• Data listing:
--*--
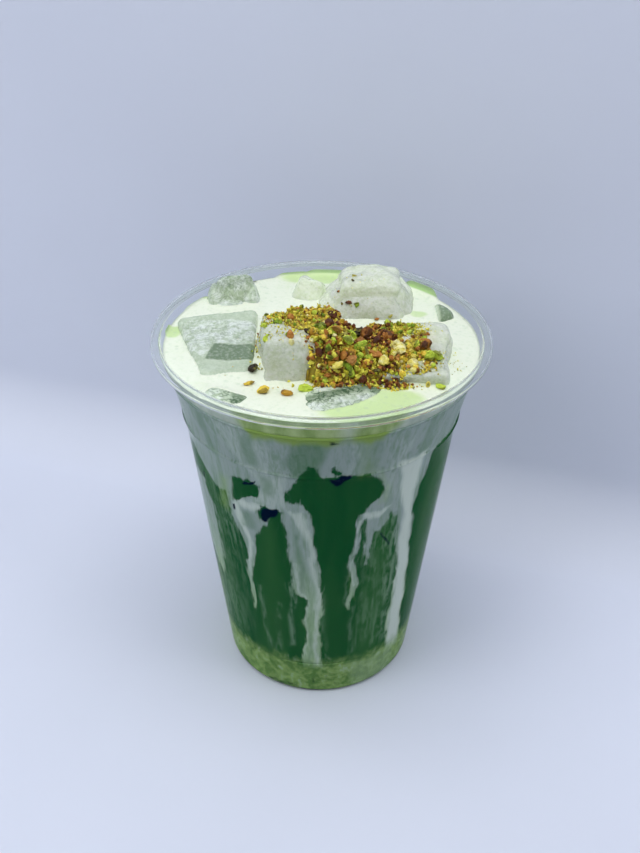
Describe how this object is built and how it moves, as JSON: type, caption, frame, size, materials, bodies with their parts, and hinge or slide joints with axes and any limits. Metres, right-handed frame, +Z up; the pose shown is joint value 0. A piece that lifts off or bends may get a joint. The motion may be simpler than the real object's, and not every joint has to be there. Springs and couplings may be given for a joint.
{
  "type": "iced matcha latte in a clear cup",
  "caption": "Iced matcha latte in a clear plastic cup with a rolled lip: layered green and milky drink, floating ice and a heap of crushed pistachio.",
  "frame": {"origin": "centre of the ring that the cup stands on", "axes": "+Z up along the cup's axis, -Y towards the front"},
  "size_m": [0.098, 0.098, 0.1285],
  "materials": {
    "cup_plastic": "clear gloss plastic",
    "mixed_layer": "milky liquid",
    "matcha": "dark green liquid",
    "milk": "milky liquid",
    "foam": "milk foam",
    "ice": "frosted ice",
    "pistachio": "crushed nuts"
  },
  "bodies": {
    "root": {"cup": "cup_plastic", "base_layer": "mixed_layer", "matcha_layer": "matcha", "milk_layer": "milk", "milk_foam": "foam", "ice_left": "ice", "ice_back_left": "ice", "ice_centre": "ice", "ice_peak": "ice", "ice_back_right": "ice", "ice_right": "ice", "ice_right_centre": "ice", "ice_front": "ice", "ice_front_left": "ice", "pistachio_heap": "pistachio"}
  },
  "joints": []
}
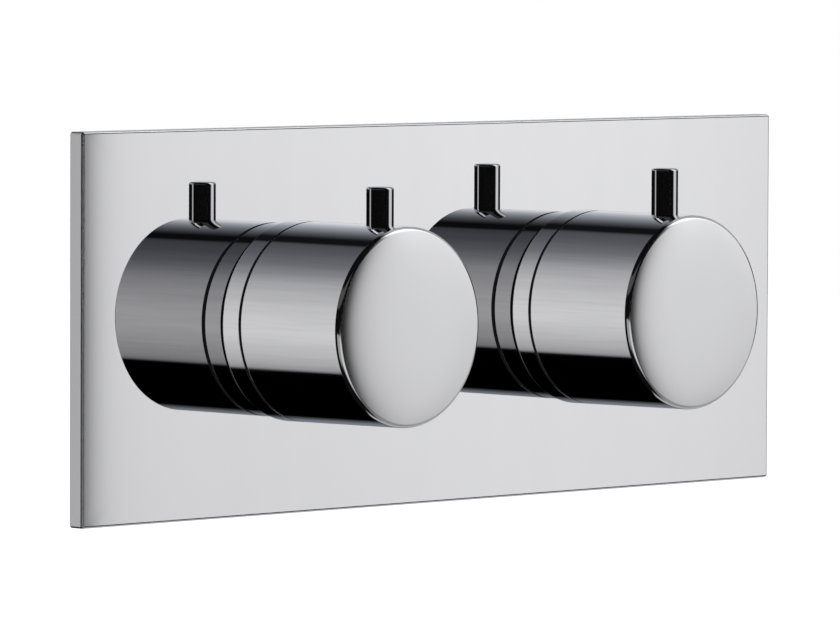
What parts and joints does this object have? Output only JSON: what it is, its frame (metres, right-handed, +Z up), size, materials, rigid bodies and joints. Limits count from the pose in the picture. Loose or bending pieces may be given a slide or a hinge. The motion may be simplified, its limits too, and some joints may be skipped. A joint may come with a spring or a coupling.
{
  "type": "concealed thermostatic shower valve",
  "caption": "Built-in thermostatic shower valve: a flat wall plate with concentric turning handles and knobs over a cast body with threaded pipe ports.",
  "frame": {"origin": "centre of the wall plate's rear rim, in the plane of the finished wall", "axes": "+X along the plate to the user's right, +Z up, -Y out of the wall towards the user"},
  "size_m": [0.257, 0.128, 0.1],
  "materials": {
    "chrome_plate": "polished",
    "chrome_handle": "polished",
    "cast_brass": "satin",
    "turned_brass": "satin",
    "nickel_sleeve": "satin",
    "disc_ceramic": "polished",
    "white_plastic": "satin",
    "black_plastic": "matte",
    "grey_plastic": "matte",
    "seal_rubber": "matte",
    "gasket_foam": "matte",
    "spring_steel": "satin",
    "zinc_steel": "satin",
    "black_steel": "satin",
    "capsule_copper": "satin"
  },
  "bodies": {
    "fixed": {"barrel_nuts": "nickel_sleeve", "body_screws": "zinc_steel", "cartridge_base_seals": "seal_rubber", "channel_plugs": "turned_brass", "check_valve_cages": "white_plastic", "cold_check_spring": "spring_steel", "guide_rings": "white_plastic", "hot_check_spring": "spring_steel", "inlet_strainers": "black_plastic", "left_cartridge_base": "black_plastic", "left_cartridge_housing": "turned_brass", "left_fixed_disc": "disc_ceramic", "mixing_sleeve": "turned_brass", "mixing_sleeve_seals": "seal_rubber", "mounting_plate": "zinc_steel", "plate_grommets": "seal_rubber", "return_spring": "spring_steel", "right_cartridge_base": "black_plastic", "right_cartridge_housing": "turned_brass", "right_fixed_disc": "disc_ceramic", "stem_seals": "seal_rubber", "valve_body": "cast_brass", "wall_gasket": "gasket_foam", "wall_plate": "chrome_plate"},
    "left_flow": {"left_rear_handle": "chrome_handle", "left_rear_pin": "chrome_handle", "left_rear_hub": "turned_brass", "left_rear_grub_screw": "black_steel", "left_flow_drum": "turned_brass", "left_flow_disc": "disc_ceramic"},
    "left_temperature": {"left_front_knob": "chrome_handle", "left_front_pin": "chrome_handle", "left_knob_hub": "turned_brass", "left_front_grub_screw": "black_steel", "temperature_spindle": "turned_brass", "left_spindle_seal": "seal_rubber"},
    "setting": {"setting_nut": "turned_brass", "overload_plunger": "turned_brass", "overload_spring": "spring_steel", "thermostat_piston": "spring_steel"},
    "thermostat": {"mixing_shuttle": "grey_plastic", "thermostat_element": "capsule_copper"},
    "right_outer": {"right_rear_handle": "chrome_handle", "right_rear_pin": "chrome_handle", "right_rear_hub": "turned_brass", "right_rear_grub_screw": "black_steel", "right_flow_drum": "turned_brass", "right_outer_disc": "disc_ceramic"},
    "right_inner": {"right_front_knob": "chrome_handle", "right_front_pin": "chrome_handle", "right_knob_hub": "turned_brass", "right_front_grub_screw": "black_steel", "right_spindle": "turned_brass", "right_spindle_seal": "seal_rubber", "right_inner_disc": "disc_ceramic"},
    "hot_check": {"hot_check_poppet": "grey_plastic"},
    "cold_check": {"cold_check_poppet": "grey_plastic"}
  },
  "joints": [
    {"name": "left_flow_turn", "type": "hinge", "parent": "fixed", "child": "left_flow", "pos_m": [-0.094, 0, 0.003], "axis": [0, -1, 0], "range_deg": [0, 90]},
    {"name": "temperature_turn", "type": "hinge", "parent": "fixed", "child": "left_temperature", "pos_m": [-0.094, 0, 0.003], "axis": [0, -1, 0], "range_deg": [-150, 60]},
    {"name": "setting_travel", "type": "slide", "parent": "fixed", "child": "setting", "axis": [0, -1, 0], "range_m": [-0.00167, 0.00067]},
    {"name": "thermostat_travel", "type": "slide", "parent": "setting", "child": "thermostat", "axis": [0, -1, 0], "range_m": [-0.0008, 0.0008], "stiffness_N_per_m": 1500, "deforming": ["return_spring"]},
    {"name": "right_outer_turn", "type": "hinge", "parent": "fixed", "child": "right_outer", "pos_m": [0.0096, 0, 0.003], "axis": [0, -1, 0], "range_deg": [0, 90]},
    {"name": "right_inner_turn", "type": "hinge", "parent": "fixed", "child": "right_inner", "pos_m": [0.0096, 0, 0.003], "axis": [0, -1, 0], "range_deg": [0, 90]},
    {"name": "hot_check_lift", "type": "slide", "parent": "fixed", "child": "hot_check", "axis": [0, 0, 1], "range_m": [0, 0.003], "stiffness_N_per_m": 60, "springref_m": -0.002, "deforming": ["hot_check_spring"]},
    {"name": "cold_check_lift", "type": "slide", "parent": "fixed", "child": "cold_check", "axis": [0, 0, 1], "range_m": [0, 0.003], "stiffness_N_per_m": 60, "springref_m": -0.002, "deforming": ["cold_check_spring"]}
  ],
  "couplings": [
    {"joint": "setting_travel", "follows": "temperature_turn", "m_per_rad": 0.00063662}
  ]
}
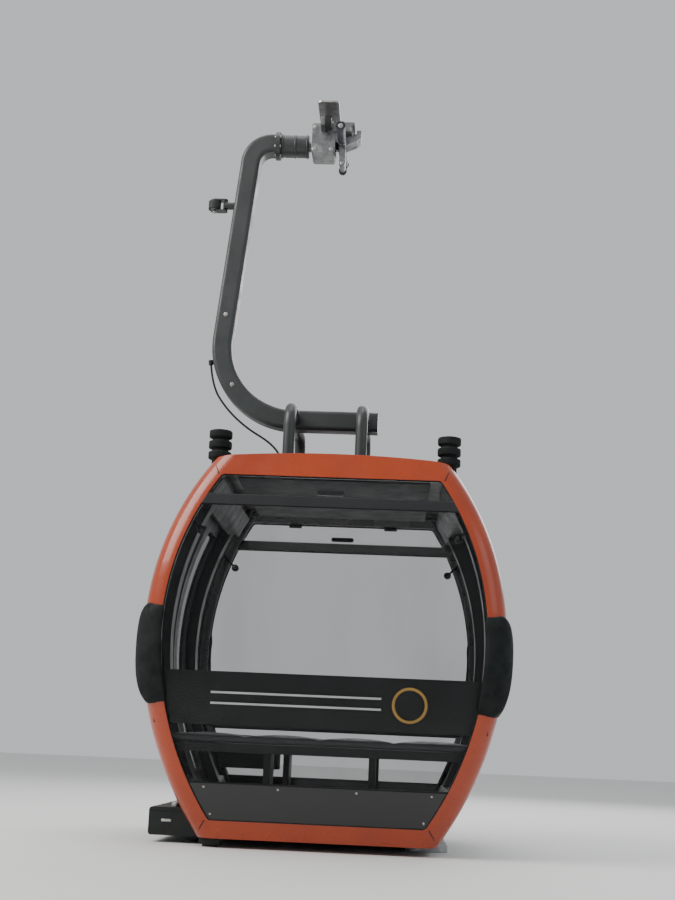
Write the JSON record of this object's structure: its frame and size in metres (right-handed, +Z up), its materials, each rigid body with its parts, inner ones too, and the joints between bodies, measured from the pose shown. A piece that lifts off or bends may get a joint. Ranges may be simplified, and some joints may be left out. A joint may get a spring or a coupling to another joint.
{
  "type": "detachable cable car cabin with hanger arm and rope grip",
  "caption": "Barrel-shaped glazed cable car cabin with orange end hoops, swinging double doors, curved hanger arm and a detachable rope grip.",
  "frame": {"origin": "centre of the rope's axis in the middle of the grip's jaws", "axes": "+Y along the rope in the direction of travel, +X to the side away from the doors, +Z up"},
  "size_m": [2.16, 2.08, 4.812],
  "materials": {
    "hoop_paint": "gloss",
    "tinted_glass": "gloss",
    "black_panel": "satin",
    "black_frame": "satin",
    "roof_paint": "satin",
    "floor_rubber": "matte",
    "frame_metal": "brushed",
    "box_plastic": "matte",
    "seat_plastic": "matte",
    "bumper_rubber": "matte",
    "ball_plastic": "gloss",
    "cable_rubber": "matte",
    "hanger_paint": "satin",
    "grip_steel": "satin",
    "door_steel": "brushed",
    "roller_rubber": "matte"
  },
  "bodies": {
    "grip": {"grip_body": "grip_steel", "torsion_tubes": "grip_steel", "drive_plate": "grip_steel"},
    "jaw": {"moving_jaw": "grip_steel"},
    "roller_front": {"running_roller_front": "roller_rubber"},
    "roller_rear": {"running_roller_rear": "roller_rubber"},
    "cabin": {"end_frame_front": "hoop_paint", "end_frame_rear": "hoop_paint", "end_panels": "black_panel", "end_glass_front": "tinted_glass", "end_glass_rear": "tinted_glass", "vent_rails": "black_panel", "vent_glass": "tinted_glass", "vent_pulls": "black_panel", "roof_shell": "roof_paint", "side_frame": "black_frame", "side_glass": "tinted_glass", "door_portal": "black_frame", "door_header": "black_frame", "door_side_glass": "tinted_glass", "door_gear_box": "box_plastic", "floor_plate": "floor_rubber", "underframe": "frame_metal", "bench_front": "seat_plastic", "bench_rear": "seat_plastic", "backrests": "seat_plastic", "equipment_box": "box_plastic", "corner_pads": "bumper_rubber", "guide_shoe": "frame_metal", "roof_buffers": "bumper_rubber", "grab_balls": "ball_plastic", "hanger_arm": "hanger_paint", "hanger_head": "hanger_paint", "cradle_hoops": "hanger_paint", "cradle_feet": "bumper_rubber", "guide_arm": "hanger_paint", "hanger_cable": "cable_rubber", "cable_glands": "ball_plastic"},
    "guide_wheel": {"guide_roller": "roller_rubber"},
    "crank_front": {"door_crank_front": "door_steel"},
    "crank_rear": {"door_crank_rear": "door_steel"},
    "link_front": {"door_link_front": "door_steel"},
    "link_rear": {"door_link_rear": "door_steel"},
    "leaf_front": {"door_leaf_front": "black_frame", "door_leaf_glass_front": "tinted_glass", "door_bracket_front": "door_steel"},
    "leaf_rear": {"door_leaf_rear": "black_frame", "door_leaf_glass_rear": "tinted_glass", "door_bracket_rear": "door_steel"}
  },
  "joints": [
    {"name": "jaw_open", "type": "hinge", "parent": "grip", "child": "jaw", "pos_m": [-0.075, 0, -0.078], "axis": [0, 1, 0], "range_deg": [0, 12], "stiffness_Nm_per_rad": 400, "springref_deg": -8.59},
    {"name": "roller_front_spin", "type": "hinge", "parent": "grip", "child": "roller_front", "pos_m": [-0.166, -0.172, 0.008], "axis": [1, 0, 0], "continuous": true},
    {"name": "roller_rear_spin", "type": "hinge", "parent": "grip", "child": "roller_rear", "pos_m": [-0.166, 0.172, 0.008], "axis": [1, 0, 0], "continuous": true},
    {"name": "hanger_swing", "type": "hinge", "parent": "grip", "child": "cabin", "pos_m": [-0.4, 0, -0.09], "axis": [1, 0, 0], "range_deg": [-20, 20]},
    {"name": "guide_wheel_spin", "type": "hinge", "parent": "cabin", "child": "guide_wheel", "pos_m": [-0.925, 0, -0.53], "axis": [0, 0, 1], "continuous": true},
    {"name": "door_open", "type": "hinge", "parent": "cabin", "child": "crank_front", "pos_m": [-0.85, -0.525, -4.49], "axis": [0, 0, 1], "range_deg": [0, 141.5]},
    {"name": "crank_rear_turn", "type": "hinge", "parent": "cabin", "child": "crank_rear", "pos_m": [-0.85, 0.525, -4.49], "axis": [0, 0, -1], "range_deg": [0, 141.5]},
    {"name": "link_front_turn", "type": "hinge", "parent": "cabin", "child": "link_front", "pos_m": [-0.79, -0.525, -2.65], "axis": [0, 0, 1], "range_deg": [0, 141.5]},
    {"name": "link_rear_turn", "type": "hinge", "parent": "cabin", "child": "link_rear", "pos_m": [-0.79, 0.525, -2.65], "axis": [0, 0, -1], "range_deg": [0, 141.5]},
    {"name": "leaf_front_turn", "type": "hinge", "parent": "crank_front", "child": "leaf_front", "pos_m": [-0.85, -0.3, -4.48], "axis": [0, 0, -1], "range_deg": [0, 141.5]},
    {"name": "leaf_rear_turn", "type": "hinge", "parent": "crank_rear", "child": "leaf_rear", "pos_m": [-0.85, 0.3, -4.48], "axis": [0, 0, 1], "range_deg": [0, 141.5]}
  ],
  "couplings": [
    {"joint": "crank_rear_turn", "follows": "door_open", "ratio": 1},
    {"joint": "link_front_turn", "follows": "door_open", "ratio": 1},
    {"joint": "link_rear_turn", "follows": "door_open", "ratio": 1},
    {"joint": "leaf_front_turn", "follows": "door_open", "ratio": 1},
    {"joint": "leaf_rear_turn", "follows": "door_open", "ratio": 1}
  ]
}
--*--
• What you will do:
Find every line above that contains the word "rigid", and return each one.

• Response to this task:
What parts and joints does this object have? Output only JSON: what it is, its frame (metres, right-handed, +Z up), size, materials, rigid bodies and joints. Limits count from the pose in the picture. Loose or bending pieces may be given a slide or a hinge. The motion may be simplified, its limits too, and some joints may be skipped. A joint may come with a spring or a coupling.
Write the JSON record of this object's structure: its frame and size in metres (right-handed, +Z up), its materials, each rigid body with its parts, inner ones too, and the joints between bodies, measured from the pose shown. A piece that lifts off or bends may get a joint. Ranges may be simplified, and some joints may be left out. A joint may get a spring or a coupling to another joint.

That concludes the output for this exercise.